Wednesday, October 1, 2014

THE PROPHYLAXIS OF THE CITY

Konstantin Melnikov, ‘Green City’, 1930

In [SA] n.1/2, 1930, Barsch and Ginzburg wrote:
 “When a man becomes sick, he can be cured with adequate medicines. It would however be more productive and less expensive to avoid illness manifesting itself. Just in this consists the socialist medicine: prophylaxis. When the city is ugly, when namely it is what it is, with all its attributes: noise, dust, lack of light, air sun, etc., we draw on medicines: homes and villas in the country, health resorts, rest homes, green cities. All this is medicine, a medicine which is necessary when a city exists, which we cannot avoid. But we cannot close our eyes in front of this double system of poison and antidote, which is the classical capitalist system of contradictions.  This system must be contrasted by the socialist system of prophylaxis, the system of the elimination of the city, with all its specific attributes, promoting a settlement sodality of man able to solve the problems of work, of rest, of his culture, as a whole and uninterrupted process of socialist being.” 

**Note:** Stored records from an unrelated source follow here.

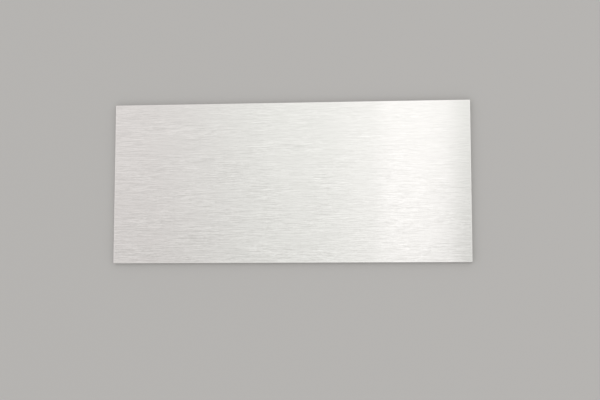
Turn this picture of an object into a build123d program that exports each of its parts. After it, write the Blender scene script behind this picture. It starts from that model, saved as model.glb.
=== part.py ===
"""Rectangular brushed aluminium plate, cut to size from sheet stock.

The plate lies flat with its brushed face up. The origin is the centre of the back face.
+X runs along the plate's length and the brushing, +Y across its width, and +Z out of the brushed face.
Every size is in millimetres.
"""

import os

from build123d import *

# Driving dimensions
length = 254.0
width = 114.3
thickness = 3.175

# The four corners are touched with a file, and both rims are deburred
corner_radius = 0.6
edge_break = 0.2

os.makedirs("parts", exist_ok=True)

# Plate, from its rectangular blank to its deburred rims
with BuildPart() as plate:
    with BuildSketch(Plane.XY):
        RectangleRounded(length, width, corner_radius)
    extrude(amount=thickness)

    back_face = plate.faces().sort_by(Axis.Z)[0]
    brushed_face = plate.faces().sort_by(Axis.Z)[-1]
    chamfer(back_face.edges() + brushed_face.edges(), length=edge_break)

plate.part.label = "plate"
export_step(plate.part, "parts/plate.step")
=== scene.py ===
"""Brushed aluminium plate: its shape, its finishes, a pale floor, the studio light and the camera.

Lengths are in metres, in the plate's own frame: +X along the length and the brushing, +Y across the
width and +Z out of the brushed face. The back face lies at height 0.
"""

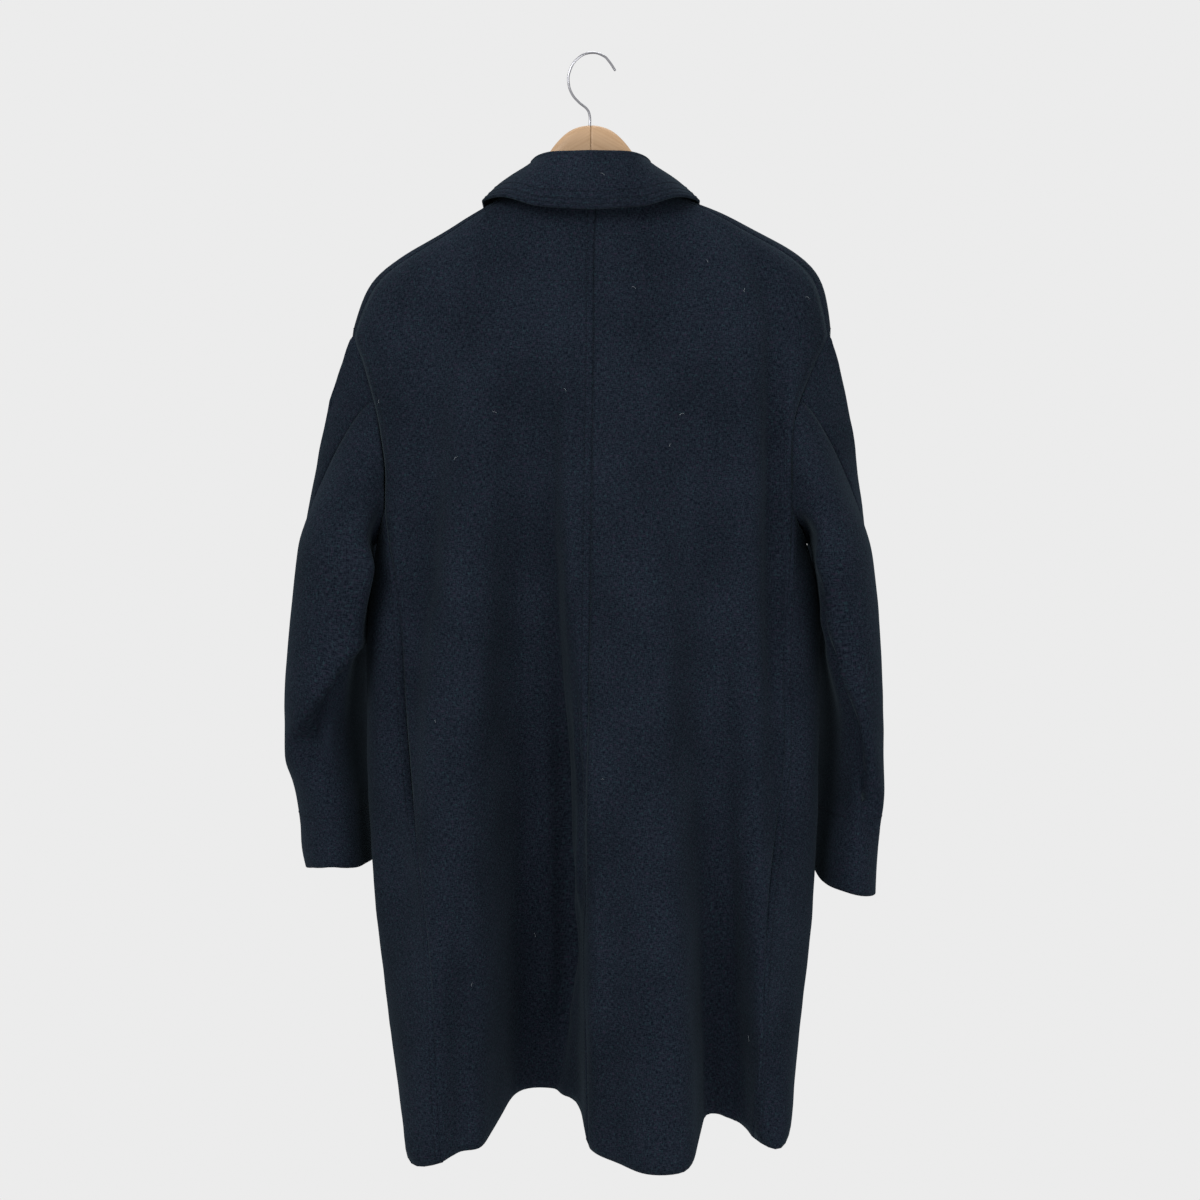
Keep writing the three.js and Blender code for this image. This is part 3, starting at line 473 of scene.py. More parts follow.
def tree_of(points):
    tree = KDTree(len(points))
    for i, point in enumerate(points):
        tree.insert(point, i)
    tree.balance()
    return tree


def creased(piece, creases):
    """Moves a panel's points along their normals, in for a trough and out for a ridge."""
    mesh = piece.data
    rows = coordinates(mesh)
    normals = directions(mesh)
    push = np.zeros(len(rows))
    for side, x1, z1, x2, z2, width, depth in creases:
        start, end = np.array([x1, z1]) * MM, np.array([x2, z2]) * MM
        along = end - start
        length = np.linalg.norm(along)
        place = rows[:, [0, 2]] - start
        t = place @ along / length**2
        away = np.abs(place @ np.array([-along[1], along[0]])) / length
        facing = np.clip((-normals[:, 1] if side == "back" else normals[:, 1]) * 2, 0, 1)
        ends = smooth_step(t, 0, 0.25) * smooth_step(1 - t, 0, 0.25)
        push += depth * MM * np.exp(-(away / (width * MM)) ** 2) * ends * facing
    set_coordinates(mesh, rows + normals * push[:, None])


for panel in panels.values():
    creased(panel, CREASES)
print(len(CREASES), "creases")

# %% [markdown]
# At the elbows the upper sleeve hangs over the forearm, which lies deeper below a slanting edge.
# Each row is such an edge, seen from one side: the cloth on its left hand, going from the first place to the second,
# is pressed in, most at the edge itself, and the cloth beside it swells out a little.
# The cloth is never pressed in further than the sleeve has room for, or it would come out at the other side.
# %% Elbows
ELBOWS = [
    # side, x1, z1, x2, z2, depth, how far the hollow reaches, swelling
    ("back", -228, -588, -312, -722, 26, 55, 4),
    ("back", 298, -805, 228, -490, 22, 40, 4),
    ("front", -306, -705, -238, -600, 5, 60, 2),
    ("front", 240, -600, 306, -715, 5, 60, 2),
]
EDGE = 5 * MM
BOTH_WALLS = 6 * MM
DEEPEST = 0.6


def skin_of(mesh):
    """A tree of a mesh's faces, for finding the nearest place on it."""
    return BVHTree.FromPolygons(coordinates(mesh).tolist(), [list(face.vertices) for face in mesh.polygons])


def shared_directions(pieces, radius=8 * MM):
    """The normals of the points of several panels, evened out across the seams between them."""
    rows = np.concatenate([coordinates(piece.data) for piece in pieces])
    normals = np.concatenate([directions(piece.data) for piece in pieces])
    tree = tree_of(rows)
    evened = np.array([normals[[i for _, i, _ in tree.find_range(row, radius)]].sum(axis=0) for row in rows])
    evened /= np.linalg.norm(evened, axis=1)[:, None]
    return np.split(evened, np.cumsum([len(piece.data.vertices) for piece in pieces])[:-1])


def room_behind(row, side, skins, reach=0.2):
    """How far the opposite wall of the sleeve is from a point, straight across."""
    inward = Vector((0, 1 if side == "back" else -1, 0))
    starts = [Vector(row) + inward * MM + Vector((across * MM, 0, 0)) for across in (-1.5, 0, 1.5)]
    return max(min((gap for gap in (skin.ray_cast(start, inward, reach)[3] for skin in skins) if gap is not None),
                   default=0.0) for start in starts)


def pressed(piece, normals, elbows, skins):
    """Presses in the cloth on one side of each edge, with a soft end at both ends."""
    mesh = piece.data
    rows = coordinates(mesh)
    push = np.zeros(len(rows))
    for side, x1, z1, x2, z2, depth, reach, swelling in elbows:
        start, end = np.array([x1, z1]) * MM, np.array([x2, z2]) * MM
        along = end - start
        length = np.linalg.norm(along)
        place = rows[:, [0, 2]] - start
        t = place @ along / length**2
        over = place @ np.array([-along[1], along[0]]) / length
        facing = np.clip((-normals[:, 1] if side == "back" else normals[:, 1]) * 2.5 + 0.3, 0, 1)
        ends = smooth_step(t, -0.08, 0.15) * smooth_step(1 - t, -0.08, 0.15)
        hollow = smooth_step(over, -EDGE, EDGE) * np.exp(-np.maximum(over, 0) / (reach * MM))
        swell = np.exp(-((over + 1.5 * EDGE) / (1.6 * EDGE)) ** 2)
        move = (swelling * swell - depth * hollow) * MM * ends * facing
        for i in np.flatnonzero(move < -MM):
            move[i] = max(move[i], -DEEPEST * max(0.0, room_behind(rows[i], side, skins) - BOTH_WALLS))
        push += move
    set_coordinates(mesh, rows + normals * push[:, None])


for name in ("left", "right"):
    sleeve = [panels[f"sleeve_{name}_{part}"] for part in ("top", "under")]
    walls = [skin_of(part.data) for part in sleeve]
    for part, normals in zip(sleeve, shared_directions(sleeve)):
        pressed(part, normals, ELBOWS, walls)
print(len(ELBOWS), "elbows")

# %% [markdown]
# A real coat is never quite even. A slow, shallow unevenness over each panel breaks up the smooth surfaces.
# It fades out at the edges of the panel, so that the seams stay closed.
# %% Slight unevenness
def edge_points(mesh):
    """The points along the open edges of a panel."""
    uses = {}
    for face in mesh.polygons:
        for key in face.edge_keys:
            uses[key] = uses.get(key, 0) + 1
    return sorted({i for key, count in uses.items() if count == 1 for i in key})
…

During the socialism in the Soviet Union many utopian ideas for the city planning had been proposed. These ideas were to reproduce the revolutionary society of Soviet Union which was totally different from the capitalism city planning.

One of these proposals was the idea of ‘disurbanism’, the design of a dispersed city  between urban and rural life. The architects designed modular buildings distributed along infrastructural viability axes determined by the location of productive facilities.  Mikhail Barsch and Moisei Ginzburg on 1930 proposed the transfer of public enterprises into external locations, the transformation of the freed-up spaces into parks and the dispersion of Moscow citizens along the roads, linking the city with the rural population. Along the different proposals for Moscow another one was Konstantin Melnikov’. He designed a new radical system for Moscow where electric trains could distribute the workers along the city. He also designed a laboratory of sleep where workers could rest from their daily labor. According to his beliefs sleep was the most important part of regeneration of workers and he proposed to redesign the city according to that idea.

How would the center of Moscow look if the above Utopia would become a reality? As the years pass political and socioeconomic changes occur. However, the major problem associated with the residence of the growing number of citizens remain. How are we going rebuild our cities in order to create a better place for living? How are we going to decongest the city centers from millions of people that reside in them?